The interesting bit about this machine is that it will also have that per minute, flexible utility pricing method, where you pay for the base machine for a relatively low price and then consume excess capacity of compute, memory, and storage in a metered fashion, which Boday says can lower the initial total acquisition costs by around 79 percent. We are looking forward to getting the feeds and speeds on that comparison to analyze that.
By the way, this single-core Power S922 variant aimed at IBM i shops will support IBM i natively – without the need for the Virtual I/O Server. Which is good news to a lot of IBM i customers who don’t need or want this AIX intermediary on their machine sitting between IBM i and its peripherals as a virtualization engine.
Also, as we went to press, Steve Will, the IBM i chief architect, was on vacation, but he passed us this note about the new systems:
On July 14, several new IBM Power Systems announcements are happening, and to support those announcements, the IBM i 7.4 TR2 PTF Group (SF99737 PTF Group Level 2) and the IBM i 7.3 TR8 PTF Group (SF99727 PTF Group Level 8) will be made available on July 17.

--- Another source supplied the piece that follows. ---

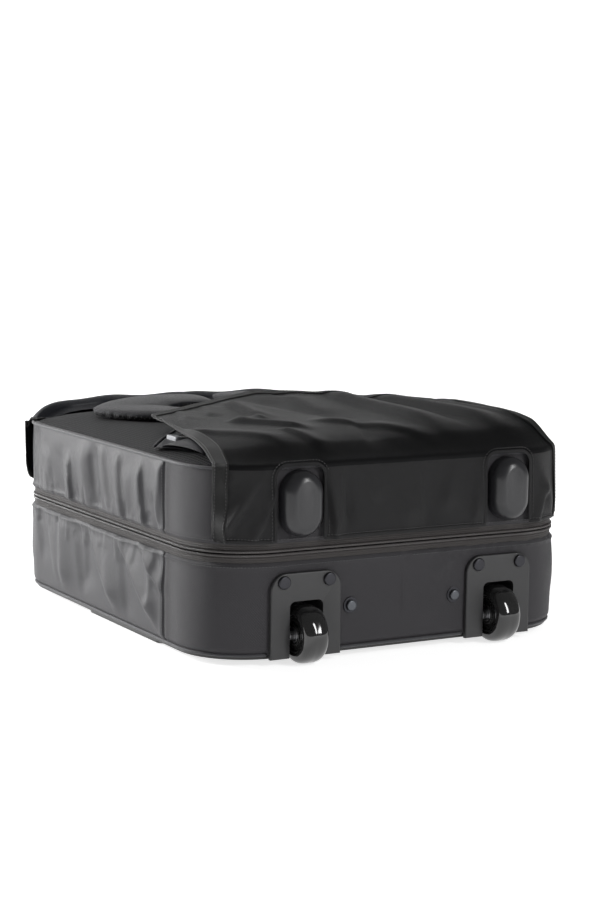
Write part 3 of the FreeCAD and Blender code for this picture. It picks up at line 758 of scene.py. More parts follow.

The new TR PTF Groups support the new “G” models of the IBM Power S924, S914 and S922, including the 1-core S922 offering requested by many of our clients and partners.
These systems have Gen4 PCIe and Gen4 NVMe slots, so support for new devices and their use in those systems is also included in the PTF Groups. And, the IBM i tape virtualization that was announced in the spring is now bundled in the TR PTF Group.
As for future Technology Refreshes, it is our intent to go back to normal; i.e., we expect to announce TRs and make TR PTF Groups available very close to one another. However, it’s certainly possible that, at some point in the future, we will need to separate them again. If that happens, we will be more clear about what clients should expect to see.
We would like to thank Will for that update. We all appreciate it.
And we will drill into the details in future issues of The Four Hundred.